Spoiler: Hier steht was wichtiges:



Spoiler-Funktion


oben in der Leisten.


----------



## Rookieone (27. Mai 2022)

Nevrion schrieb:


> Natürlich stellt man sich die Frage wie glaubwürdig das Ganze werden kann, wenn da ein fast 80ig jähriger Archeologe auf Schatzsuche geht...


Dafür gab es in den anderen Filmen schon Stuntdoubles und Special-Effects. Bei der Loren-Achterbahn in Tempel des Todes war es zB eine kleine Indy-Barbie-Puppe.

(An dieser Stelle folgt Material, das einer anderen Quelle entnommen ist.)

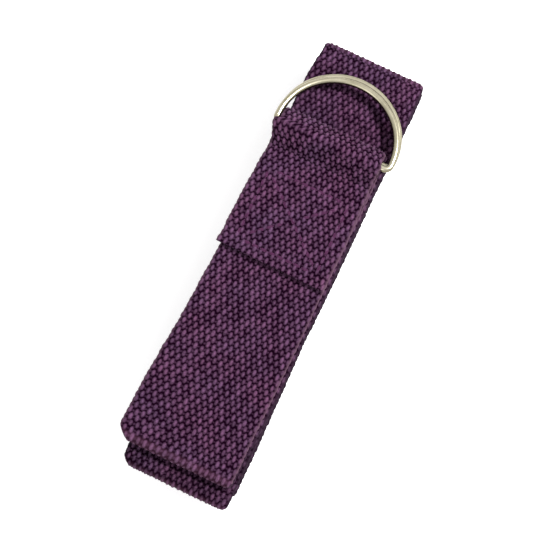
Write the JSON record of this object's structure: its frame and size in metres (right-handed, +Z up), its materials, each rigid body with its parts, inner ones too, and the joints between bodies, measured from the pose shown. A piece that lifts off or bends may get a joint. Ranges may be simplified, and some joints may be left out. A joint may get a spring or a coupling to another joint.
{
  "type": "stretching strap",
  "caption": "Heavy cotton webbing strap with D-rings sewn into one end, folded flat in a zigzag bundle; each fold opens and the rings swing.",
  "frame": {"origin": "middle of the underside of the lowest run of webbing, on the surface that the folded bundle lies on", "axes": "+X along the runs, towards the end with the rings; +Y across the webbing; +Z up out of the surface"},
  "size_m": [0.1637, 0.0449, 0.0366],
  "materials": {
    "webbing": "coarse woven cotton, matte",
    "thread": "sewing thread, slight sheen",
    "ring_metal": "polished pale plating"
  },
  "bodies": {
    "run_01": {"run_01": "webbing", "fold_01": "webbing", "ring_loop": "webbing", "tab": "webbing", "tab_stitching": "thread"},
    "run_02": {"run_02": "webbing", "fold_02": "webbing"},
    "run_03": {"run_03": "webbing", "fold_03": "webbing"},
    "run_04": {"run_04": "webbing", "fold_04": "webbing"},
    "run_05": {"run_05": "webbing", "fold_05": "webbing"},
    "run_06": {"run_06": "webbing"},
    "run_07": {"run_07": "webbing", "fold_06": "webbing"},
    "run_08": {"run_08": "webbing", "fold_07": "webbing"},
    "run_09": {"run_09": "webbing", "fold_08": "webbing"},
    "run_10": {"run_10": "webbing", "fold_09": "webbing"},
    "run_11": {"run_11": "webbing", "end_stitching": "thread", "fold_10": "webbing"},
    "ring_lower": {"ring_lower": "ring_metal"},
    "ring_upper": {"ring_upper": "ring_metal"}
  },
  "joints": [
    {"name": "open_fold_05", "type": "hinge", "parent": "run_06", "child": "run_05", "pos_m": [-0.078, 0.0002, 0.0154], "axis": [0, -1, 0], "range_deg": [0, 179.5], "deforming": ["fold_05"]},
    {"name": "open_fold_04", "type": "hinge", "parent": "run_05", "child": "run_04", "pos_m": [0.0791, 0.0003, 0.018], "axis": [0, 1, 0], "range_deg": [0, 179.5], "deforming": ["fold_04"]},
    {"name": "open_fold_03", "type": "hinge", "parent": "run_04", "child": "run_03", "pos_m": [-0.0796, 0, 0.0206], "axis": [0, -1, 0], "range_deg": [0, 179.5], "deforming": ["fold_03"]},
    {"name": "open_fold_02", "type": "hinge", "parent": "run_03", "child": "run_02", "pos_m": [0.0789, 0, 0.0232], "axis": [0, 1, 0], "range_deg": [0, 179.5], "deforming": ["fold_02"]},
    {"name": "open_fold_01", "type": "hinge", "parent": "run_02", "child": "run_01", "pos_m": [-0.0721, 0.003, 0.0258], "axis": [0, -1, 0], "range_deg": [0, 179.5], "deforming": ["fold_01"]},
    {"name": "open_fold_06", "type": "hinge", "parent": "run_06", "child": "run_07", "pos_m": [0.0793, -0.0004, 0.0128], "axis": [0, -1, 0], "range_deg": [0, 179.5], "deforming": ["fold_06"]},
    {"name": "open_fold_07", "type": "hinge", "parent": "run_07", "child": "run_08", "pos_m": [-0.0763, 0.0005, 0.0102], "axis": [0, 1, 0], "range_deg": [0, 179.5], "deforming": ["fold_07"]},
    {"name": "open_fold_08", "type": "hinge", "parent": "run_08", "child": "run_09", "pos_m": [0.0792, 0.0001, 0.0076], "axis": [0, -1, 0], "range_deg": [0, 179.5], "deforming": ["fold_08"]},
    {"name": "open_fold_09", "type": "hinge", "parent": "run_09", "child": "run_10", "pos_m": [-0.0745, -0.0005, 0.005], "axis": [0, 1, 0], "range_deg": [0, 179.5], "deforming": ["fold_09"]},
    {"name": "open_fold_10", "type": "hinge", "parent": "run_10", "child": "run_11", "pos_m": [0.0788, 0.0003, 0.0024], "axis": [0, -1, 0], "range_deg": [0, 179.5], "deforming": ["fold_10"]},
    {"name": "ring_pair_swing", "type": "hinge", "parent": "run_01", "child": "ring_lower", "pos_m": [0.0468, 0.002, 0.0313], "axis": [-0.007, -1, 0], "range_deg": [0, 160]},
    {"name": "upper_ring_lift", "type": "hinge", "parent": "ring_lower", "child": "ring_upper", "pos_m": [0.04575, 0.00111, 0.03264], "axis": [-0.007, 1, 0], "range_deg": [-165, 0]}
  ]
}
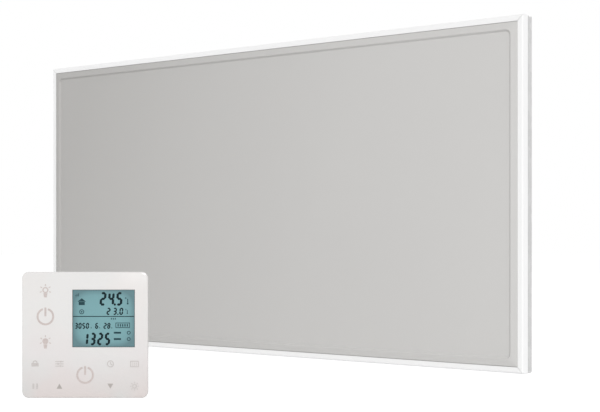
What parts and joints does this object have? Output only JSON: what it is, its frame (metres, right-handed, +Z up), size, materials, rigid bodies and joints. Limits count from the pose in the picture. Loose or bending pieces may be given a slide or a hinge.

Bei den Drehbüchern stimme ich dir aber zu, das ging in den letzten Jahrzehnten steil bergab.


----------



## Vordack (28. Mai 2022)

Rookieone schrieb:


> Bei den Drehbüchern stimme ich dir aber zu, das ging in den letzten Jahrzehnten steil bergab.


Also Teil 3 fand ich klasse!


----------



## MichaelG (28. Mai 2022)

Vordack schrieb:


> Also Teil 3 fand ich klasse!


Definitiv. Teil 4 existiert dafür aber nicht. *geblitzdingst*


----------



## Spiritogre (28. Mai 2022)

demolition4k schrieb:


> leute macht nicht den fehler und stürmt blind ins kino. wartet zuerst die kritiken ab. wenn die leaks bzw. gerüchte stimmen stirbt indy und phoebe waller-bridge wird der neue "indy"


Das Problem hier ist, dass die ersten Wertungen alle "Fanwertungen" und "-Kritiken" sind. Erst nach ein paar Tagen treffen die ersten "nicht bezahlten" Reviews ein und auch Kommentare von normalen Kinogängern. 
D.h. man sollte tatsächlich mindestens zwei, drei Wochen bis nach dem Start bei solchen Filmen warten, damit die Urteile bereinigt wurden.


----------